Ex admitting to violating court order regarding corporal punishment

Hi! I feel like this might not be a huge issue to other people, but it is for me personally. My ex and I have agreed on no corporal punishment for our son, and I started to notice behavior in my son that signified he was being punished that way by someone. I asked my ex about it, and he just blatantly told me that he did it, but it’s in our court order that neither of us are allowed to. Our son is only 2 years old, so there’s no way I agree with that. It’s a temporary order right now, and I’m not sure if there’s anything I can do to stop this. We have our final hearing in a couple of months. Advice would be appreciated, thank you!

Send the text messages from your ex to your attorney. You can seek a contempt order, supervised visitation, or, as someone else pointed out, a motion to enforce. Don’t worry about the definition of corporal punishment. Just file your motions, put your evidence on the record, and let the judge decide.

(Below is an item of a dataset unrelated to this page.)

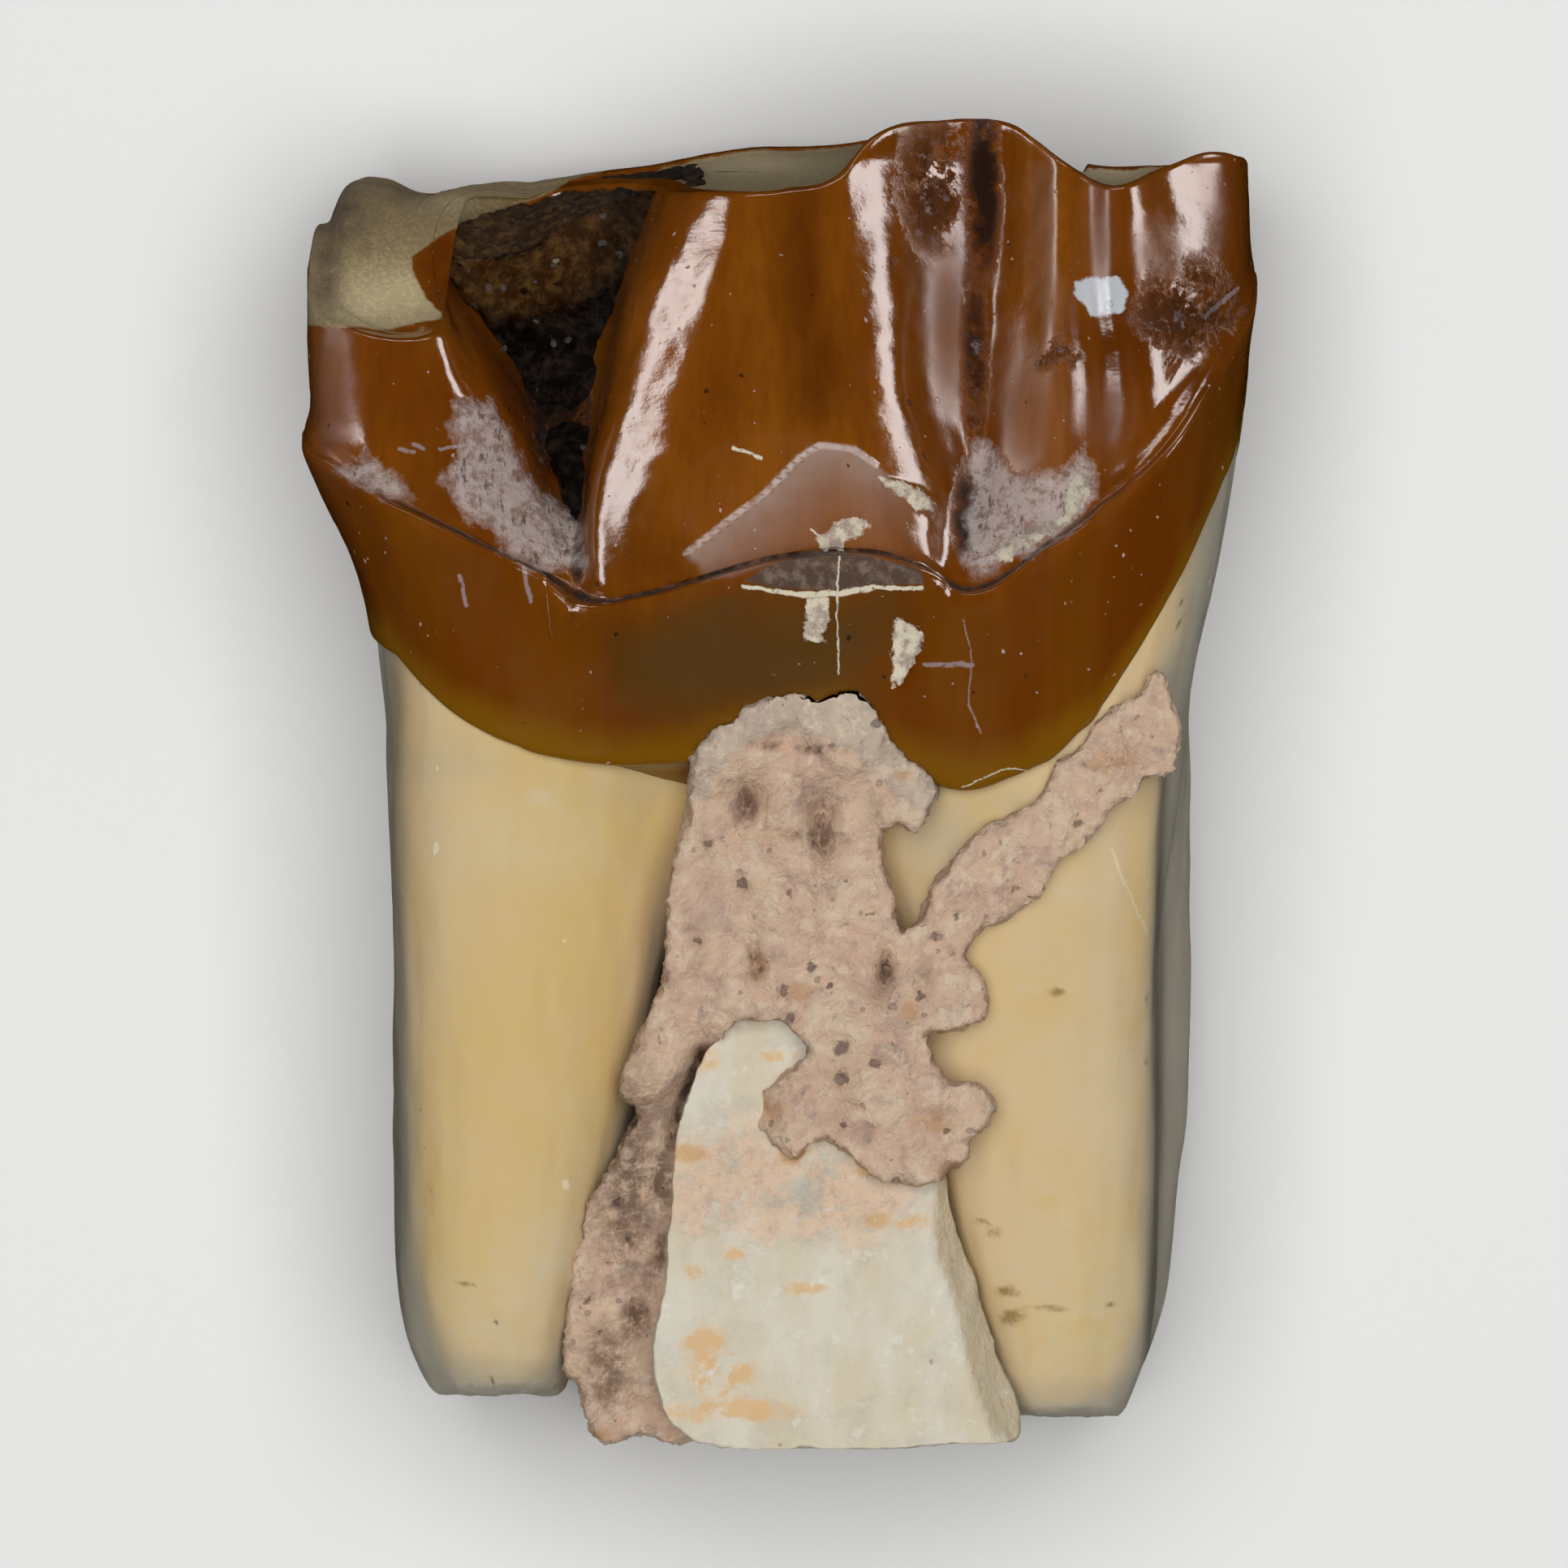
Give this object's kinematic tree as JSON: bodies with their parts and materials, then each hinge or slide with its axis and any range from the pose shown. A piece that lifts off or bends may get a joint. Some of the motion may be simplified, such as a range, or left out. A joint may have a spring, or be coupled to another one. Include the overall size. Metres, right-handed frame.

If you have an order (even temp), you could file an enforcement of that order. Are you representing yourself? What proof do you have of the violation (text or just he said/she said)?

I have a lawyer, and he texted me and told me that he hits our son sometimes. He tried to defend himself by saying that our court order states ‘reasonable discipline is okay for both parties,’ but it also states ‘no corporal punishment,’ which means we’re not supposed to be hitting our son.

Send those messages to your lawyer and tell them you want to enforce the order. Your lawyer can tell you if it’s worth your time (some judges are pro corporal punishment/“parents rights” and won’t take it as seriously as others).

Define corporal punishment?

I don’t understand the downvotes. This is a valid and pretty important question if folks are going to give good advice.

Because there is a finite definition for corporal punishment.

I mean hitting of any kind. I don’t agree with hitting a child. Especially my 2-year-old.

You have proof he’s hitting the child, I presume? The kids saying he’s doing it might work, but it would probably take a CPS investigation to uncover and be credible enough for the court.

I do have proof in text messages. I noticed that my son started to scream at our dog and threaten to hit her, which made me suspect something was happening. I asked him if someone was hitting our son, and he admitted to it.

I’d probably file for a change of custody if that’s the case. Depending on what he’s doing, it could fall into the child abuse side of the law. Was this an issue in the past and that’s why there’s a no corporal punishment clause in the parenting plan?